I HAVE, ALL my adult life, been a political tragic. No matter where I have lived, I have been an avid observer of the national politics of my home. Not because it is enjoyable – I am not one who believes that politics is sport for the unfit, nor that politics is entertainment by any stretch of my imagination – but because it’s important.
In my lifetime there have been momentous decisions made at the national level in every country in which I have lived that have profoundly affected the directions that country has taken. It seems obvious to me that if you want to plan for your family, you need to know what is happening nationally, and what is likely to happen.
But other than as a voter, I have never been a participant, never run for office, nor been a member of a party. By temperament, it is safe to say that I am not a “joiner”.
Because I genuinely believe that she has a chance – not a certainty, but a good solid chance – of making Australian political history and replacing an incumbent who, at the last election, got 60% on first preferences.
I would say that though, wouldn’t I? Confirmation bias is a wonderful thing and I’m managing her campaign.
But here’s the thing. You don’t have to believe me. Look at the actions and messaging of the incumbent Member for Bradfield.
The Member for Bradfield, Paul Fletcher, now has a billboard in Chatswood – never done that before, so far as anyone can recall – and the tagline is a “respected voice for Bradfield”. I suggest, for your consideration, that the choice of that word is not insignificant.
He also recently distributed a glossy pamphlet in Bradfield that trumpeted the “Australian way” on emissions. It was full of cherry-picked and misleading numbers – already dismissed by the ABC RMIT fact-check and anyone remotely informed about emissions – but still relentlessly rolled out by senior members of the government.
The fact that Ministers continue to spruik this nonsense might seem insignificant, but for us in Bradfield what was significant was that climate action has not been an apparent concern of Mr Fletcher until this election. I do not know, and do not care, what faction in the Liberal Party he belongs to, but he is most certainly not in the group of Mr Sharma, Mr Falinksi and Mr Zimmerman, who have at least professed to care though, as we know, they don’t vote like they care.
Why, I ask myself, does Mr Fletcher now espouse concern about climate action and claim that the Liberal Party has acted? He must believe that that issue moves votes. He’s right.
Recently, the Member for Bradfield posted on social media that he was assisting in sandbagging to help with the NSW floods. Admirable, don’t get me wrong. But, again, he’s not done that before, though there have been natural disasters a plenty. Many of Bradfield’s postcodes are listed in the Insurance Council of Australia’s catastrophe advices in recent years.
Perhaps it was coincidence that it was shortly after Ms Boele’s social media, featuring her doing bush care work on Clean Up Australia Day, got a warm reception on social media. At least Mr Abbot’s RFS contribution was long standing.

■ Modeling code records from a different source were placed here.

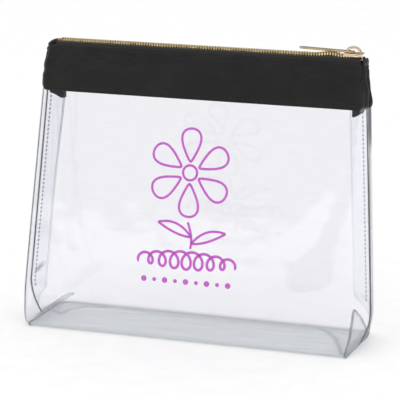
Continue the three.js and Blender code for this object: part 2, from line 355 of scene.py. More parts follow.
@dataclass(frozen=True)
class Thread(Finish):
    """Twisted sewing thread, whose plies show as fine slanting bands."""

    name: str
    colour: str
    shade: str
    roughness: float = 0.6
    ply_mm: float = 0.35

    def surface(self, tree: bpy.types.NodeTree, place: bpy.types.NodeSocket) -> bpy.types.NodeSocket:
        """Band the thread's colour by its plies.

        Args:
            tree: the material's node tree.
            place: the surface point in metres.

        Returns:
            The socket with the finished shader.
        """
        plies = add_node(
            tree,
            "TexWave",
            {"Vector": place, "Scale": WAVE_LENGTH / (self.ply_mm * MM), "Distortion": 1.0},
            bands_direction="DIAGONAL",
        )
        stops = [(0.2, self.shade), (0.7, self.colour)]
        colour = add_node(tree, "ValToRGB", {"Fac": plies.outputs["Fac"]}, stops).outputs["Color"]
        relief = add_node(
            tree, "Bump", {"Height": plies.outputs["Fac"], "Strength": 0.4, "Distance": 0.05 * MM}
        )
        return add_node(
            tree,
            "BsdfPrincipled",
            {
                "Base Color": colour,
                "Roughness": self.roughness,
                "IOR": 1.5,
                "Normal": relief.outputs["Normal"],
            },
        ).outputs[0]


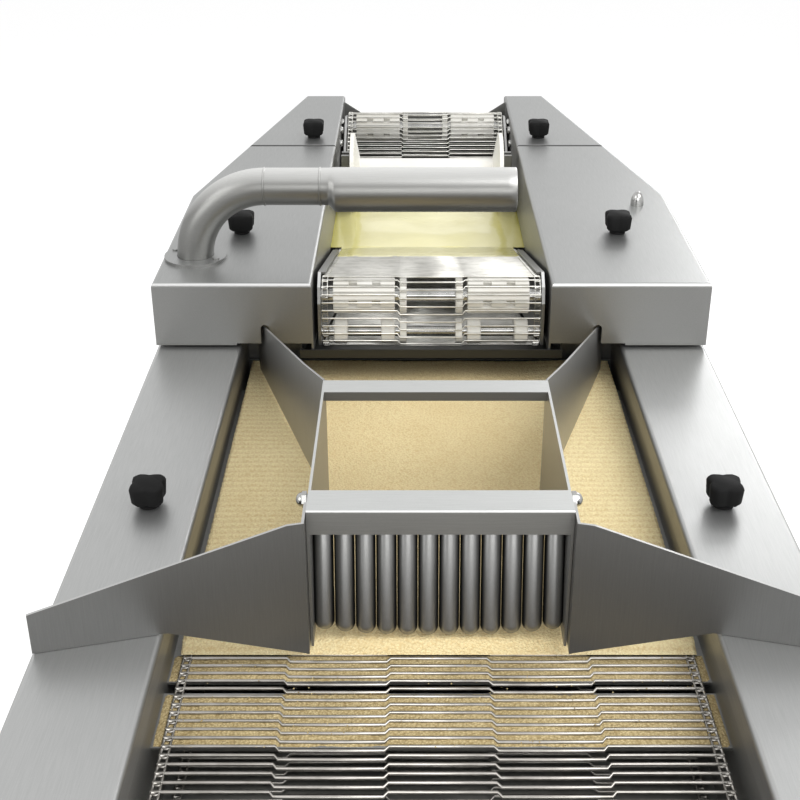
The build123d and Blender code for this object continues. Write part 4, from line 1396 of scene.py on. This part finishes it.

In recent weeks, since just before the election was called, our volunteer ranks have swelled. I knew that there were a large number of disaffected Liberals, including recently resigned local branch members, because I’ve met them and listened to them over the last year. I just didn’t know there were that many who have now firmly come to the view that the Liberal Party has left them, that it no longer resembles anything that they can believe in, and who genuinely mourn a party taken hostage by Barnaby Joyce.

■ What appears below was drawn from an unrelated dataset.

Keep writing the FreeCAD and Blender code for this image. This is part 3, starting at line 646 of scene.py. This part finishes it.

And then there is the 40 percent of the electorate who, in 2019, generally voted ALP or Green. These are not voters that the current Member for Bradfield talks to at all, and he is clearly not concerned enough to use them to terrify the disaffected Liberal voters back into the fold at the prospect of an ALP government.

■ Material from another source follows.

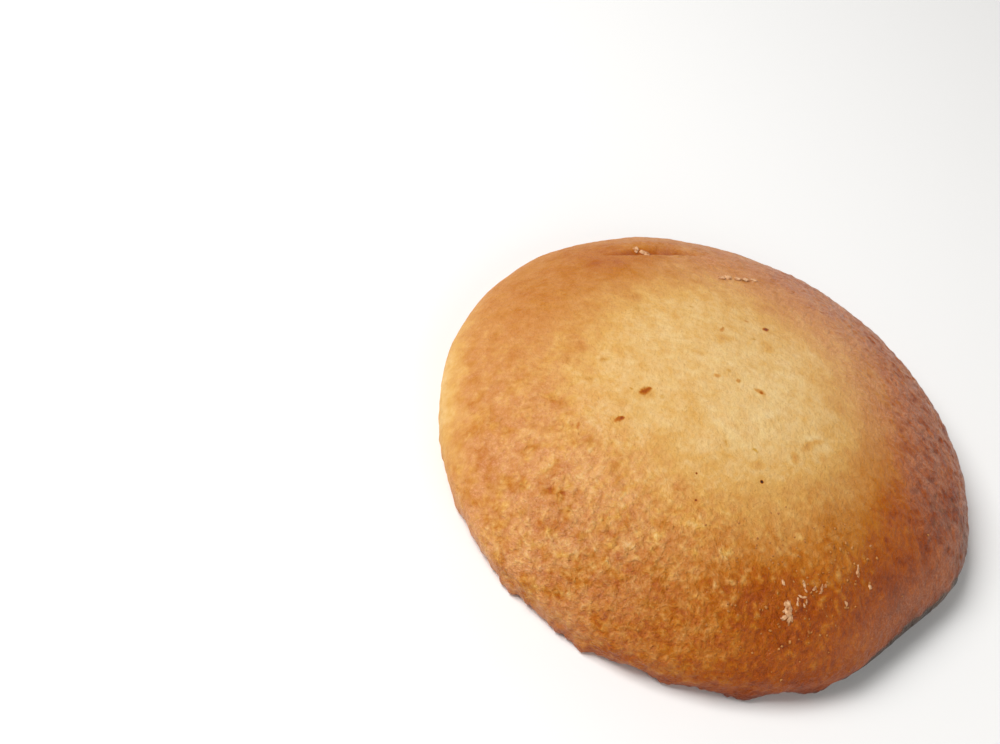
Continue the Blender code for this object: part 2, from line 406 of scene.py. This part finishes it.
crustFinish = {
    "detail": 3.0,                         # of the patterns that have none of their own
    "coarseness": 0.6,
    "mottle": [(3.4, 0.22), (1.3, 0.14)],  # spacing in mm and browning, pale and dark
    "mottleEdge": (0.25, 0.75),            # of the noise: where it is palest, and darkest
    "paleMottle": 0.50,                    # share of the mottle on the pale crown
    "slopeRadius": 42.0,                   # mm, the flecks have their true width at this radius
    "slopeStretch": 1.35,                  # how much longer they are down the slope than across it
    "bendDetail": 2.0,
    "wrinkleSpacing": 0.80,                # mm
    "wrinkleBend": (2.5, 1.2),             # mm, spacing and reach of the bends in the pattern
    "wrinkleEdge": (0.30, 0.70),           # of the noise: the floor of a wrinkle, and its top
    # painted highlight and shade: browning taken from the wrinkles' tops and added in their valleys
    "wrinkleLightAndShade": 0.14,
    "wrinkleHeight": 0.40,                 # mm
    "blisterSpacing": 0.95,                # mm
    "blisterBend": (0.9, 0.5),
    "blisterEdge": (0.1, 0.7),             # its top, and the gap beside it
    "blisterSoftness": 0.7,
    # painted highlight and shade: browning taken from the blisters' tops and added in the gaps between them
    "blisterLightAndShade": 0.155,
    "blisterHeight": 0.17,                 # mm
    "grainSpacing": 0.40,                  # mm, finer in the real crust and drawn as coarse as it shows
    "grainCoarseness": 0.65,
    "grainHeight": 0.24,                   # mm
    "paleBlisters": 0.95,                  # share of the blisters' height on the pale crown
    "tintSpacing": 2.0,                    # mm, of the more orange and pinker spots
    "tintEdge": (0.36, 0.64),
    "paleTint": 0.3,                       # share of the tint on the pale crown
    "orangeTint": "ffeec2",
    "pinkTint": "fff0ec",
    "fleckSpacing": 0.38,                  # mm, of the fine flecks of painted glint and sheen
    "fleckEdge": (0.47, 0.66),
    "fleckDetail": 2.0,
    "sheenAndFilmShare": (0.19, 0.42),             # how much of the pale pink sheen colour shows, between flecks and in them
    # pale pink: painted sheen and glints on the skin, and a paler fleck colour of the base's own
    "sheenAndFilmColour": "eab08a",
    "paleRoughness": 0.60,
    "brownRoughness": 0.30,
    "refraction": 1.45,
    "gloss": 0.17,                         # weak, as the skin is full of fine pores
    "baseHeight": 0.05,                    # mm, the base is what lies lower
    "baseLooks": (1.10, 0.60, 0.35, 0.0),  # its browning, how wrinkled it is, how much of the pale pink fleck colour it has, and how olive
    "oliveColour": "e2ca7e",               # what the light is left with in an olive spot
    "spotBend": (1.3, 1.1),                # mm, spacing and reach of the bends in the spots' outlines
    "speckEdge": (0.25, 1.25),             # shares of the half-size at which it is full, and gone
    "stainEdge": (-0.3, 1.5),
    "oliveEdge": (0.0, 1.3),
    "specks": [  # place in mm, half-length and half-width in mm, turn in degrees, browning added
        ((-17.3, -10.1), (1.20, 0.75), 48, 0.95), ((-16.7, -9.4), (0.60, 0.40), 10, 0.45),
        ((-20.3, -17.3), (0.95, 0.60), 35, 0.75), ((-19.8, -17.1), (0.50, 0.40), 35, 0.60),
        ((3.2, -2.6), (1.35, 0.60), -8, 0.42), ((3.6, -2.8), (0.50, 0.35), -8, 0.55),
        ((-5.3, -2.3), (0.75, 0.60), 0, 0.38), ((-1.1, -1.7), (0.60, 0.50), 60, 0.42),
        ((-5.8, 10.7), (0.75, 0.50), 80, 0.42), ((2.7, 15.2), (0.60, 0.50), 30, 1.60),
        ((-1.3, 15.6), (0.55, 0.35), 0, 0.32), ((-27.0, -20.3), (0.80, 0.42), 105, 0.50),
        ((-28.1, -32.7), (0.85, 0.50), 105, 0.45), ((-25.9, -33.1), (0.70, 0.55), 0, 0.45),
        ((19.4, -37.7), (0.55, 0.45), 0, 0.55), ((33.2, -19.1), (0.80, 0.60), 20, 0.35),
        ((44.4, -11.5), (0.60, 0.40), 60, 0.35), ((47.5, -11.2), (0.60, 0.40), 60, 0.40)],
    "stains": [  # the same, larger and softer
        ((14.2, -10.3), (1.60, 1.00), 55, 0.38), ((15.6, -8.4), (1.80, 0.80), 30, 0.32),
        ((12.1, -13.9), (1.30, 1.00), 100, 0.38), ((5.6, -18.3), (1.60, 1.00), 30, 0.22),
        ((-16.9, -10.6), (2.00, 1.40), 40, 0.22), ((-28.5, -33.0), (1.60, 1.20), 0, 0.30),
        ((-4.8, 8.4), (1.80, 1.10), 20, 0.18), ((3.7, 10.3), (1.20, 2.00), 10, 0.22),
        ((-30.5, -2.0), (1.60, 2.40), 10, 0.25), ((-31.2, -16.3), (1.40, 2.00), 20, 0.25),
        ((-24.0, 14.0), (2.20, 1.60), 30, 0.20), ((-12.7, 24.0), (1.80, 1.00), 10, 0.22)],
    "olives": [  # the same, with how olive it is in place of browning
        ((-3.2, -0.2), (0.55, 0.45), 0, 0.80), ((-14.1, -10.4), (0.60, 0.50), 0, 0.60),
        ((-9.1, 2.2), (0.90, 0.70), 0, 0.35), ((4.5, -15.6), (1.00, 0.45), -20, 1.10),
        ((-0.9, -16.4), (1.00, 0.50), -55, 0.80), ((0.6, 11.0), (0.45, 0.35), 0, 0.90),
        ((-12.5, 15.0), (0.60, 0.30), 15, 0.70), ((-13.4, 4.9), (2.40, 0.45), 12, 0.30),
        ((-25.7, -4.5), (1.20, 0.80), 20, 0.80), ((-19.2, -27.9), (1.60, 1.00), 10, 0.50),
        ((-22.7, 10.7), (1.40, 1.00), 10, 0.50), ((-24.5, -22.8), (0.70, 0.90), 0, 0.50),
        ((-27.5, -9.8), (0.90, 0.70), 0, 0.60), ((-34.6, -21.2), (1.40, 0.60), 0, 0.50),
        ((-32.3, -5.9), (0.80, 1.30), 10, 0.60), ((-19.7, -10.3), (0.35, 0.30), 0, 1.30),
        ((-37.2, -17.8), (1.20, 0.70), 0, 0.40), ((-42.8, -11.7), (1.00, 0.80), 0, 0.35)],
    "pinholes": [  # place in mm, radius in mm, browning added
        ((7.0, -21.2), 0.36, 2.6), ((-4.7, -24.0), 0.22, 1.6), ((-3.6, -28.8), 0.22, 1.5)],
}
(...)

Bradfield support for an ALP government is not in the foreseeable future. As a result, these voters are ignored by the media as well, but the preferences of this plurality matter, like all preferences. Ms Boele is not recommending preferences. She believes that preferences are for voters to distribute, not parties or candidates. And my experience, in talking with people I take to be a representative sample of the 40 percent, is that, while many are party loyalists, most are also pragmatists. And, boy oh boy, do they want a new representative in Canberra.
All of which leads me to conclude that the seat of Bradfield is, indeed, losable by the Liberal Party, and that it is losable to only one candidate in 2022, Nicolette Boele. What’s more, I believe the Liberal Party’s activities here show that they believe that too.
I don’t have a poll to “prove” that. Good qualitative polling is expensive, and despite the hysteria from the very well resourced Liberal Party that independents are flush with cash, this campaign is not. Probably because donors read the political press and believe that what it is saying and what it is not reporting is the whole truth. I can only judge by what we see on the ground, by the conversations we have, by the emails and social media we get.
So while mainstream political journalists do the traditional horse race journalism of who’s in front and who’s behind and how the marginals are tracking – and maybe that stuff’s important. Who knows? Many of us on the ground who think Australian political history will be made in this nominally safe seat.
It’s true what they say, every impossible thing is impossible until one day it isn’t.
And when that happens, after the election, there will be plenty of political pundits who will say that it was inevitable.
But here in Bradfield, we know it now.